Adquisición de conductas violentas con los videojuegos

La relación entre videojuegos y violencia ha sido habitualmente estudiada en el ámbito de la psicología, pero, por lo que tiene de aprendizaje conductual, también puede ser considerada desde el ámbito de la educación. De hecho, los primeros pedagogos que acometieron el estudio de los videojuegos se centraron precisamente los posibles efectos en relación con la conducta y, en general, con la agresividad. Sin embargo, ya entonces sus resultados se revelaron contradictorios.

Frente a la visión alarmista y negativa de los juegos electrónicos, se ha manifestado con rotundidad el investigador americano Funk (2000) en su comparecencia ante el Senado de ese país, tras los sucesos de Littleton. Tras un repaso de las investigaciones precedentes sobre los efectos en la conducta, Funk concluye que no existen datos suficientes que permitan sostener la hipótesis una relación directa entre violencia y videojuegos; y que, en consecuencia, es necesario realizar más investigaciones antes de hacer afirmaciones arriesgadas sobre su impacto.

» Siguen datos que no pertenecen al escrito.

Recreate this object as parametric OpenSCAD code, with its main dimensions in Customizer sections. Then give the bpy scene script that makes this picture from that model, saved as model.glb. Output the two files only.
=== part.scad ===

El primer estudio “alarmista”, en este sentido, fue el de Calvert y Tan (1994), que compararon los efectos de los videojuegos violentos entre dos colectivos de adultos jóvenes. Los resultados indicaban que los estudiantes habituados a juegos de realidad virtual violentos tenían el pulso acelerado, experimentaban mayor cantidad de mareos y nauseas y, en un examen posterior, mostraban mayor cantidad de pensamientos agresivos que aquellos que habían utilizado juegos no violentos.

Un estudio posterior, realizado por Irwin y Gross (1995), intentó identificar los efectos de la violencia representada y utilizó para ello tanto juegos "agresivos" como "no-agresivos." Los niños que habían usado los juegos agresivos, en comparación con los que habían usado los juegos no-agresivos, mostraban mayor nivel de agresión física y verbal contra objetos inanimados y compañeros de clase durante una sesión recreativa posterior. Más aun, estos autores concluían que estas diferencias de comportamiento no estaban relacionadas con los rasgos de carácter (niños impulsivos / niños reflexivos) que habían sido previamente estudiados en cada uno de los sujetos analizados.

Kirsh (1997), por su parte, investigó también los efectos del uso de juegos violentos en contraste con otros no-violentos. Después de emplear unos y otros, realizó un cuestionario, a niños y niñas de tercer y cuarto grado, con una historia inventada. En tres de las seis preguntas, los niños que habían utilizado juegos violentos respondieron más negativamente que los otros acerca de las acciones perjudiciales del personaje cuya intención era deliberadamente ambigua. Estos resultados sugieren que los videojuegos violentos hacen a los niños más propensos a atribuir intenciones hostiles a los demás.

Frente a estos estudios, se sitúan otros que cuestionan los resultados negativos de los videojuegos. Uno de ellos es Cesarone (2000) quien repasa las investigaciones sobre el impacto negativo de los videojuegos y concluye en la necesidad de investigar más a fondo la cuestión por el carácter inconcluso de los trabajos precedentes. En la misma línea se halla el trabajo de Funk y Buchman (1997), uno de los muchos que estos dos autores han realizado sobre los efectos de los videojuegos. El análisis que realizaron sobre las investigaciones precedentes revela una falta de conclusiones definitivas al respecto y ratifica la necesidad de profundizar en el tema. Con base en una investigación realizada en los años 80 y 90, Funk, Germann, y Buchman (1997) establecieron también que no hay suficiente investigación de laboratorio que muestre argumentos sólidos para ratificar una relación de causa-efecto entre videojuegos violentos y el aumento de la agresividad infantil.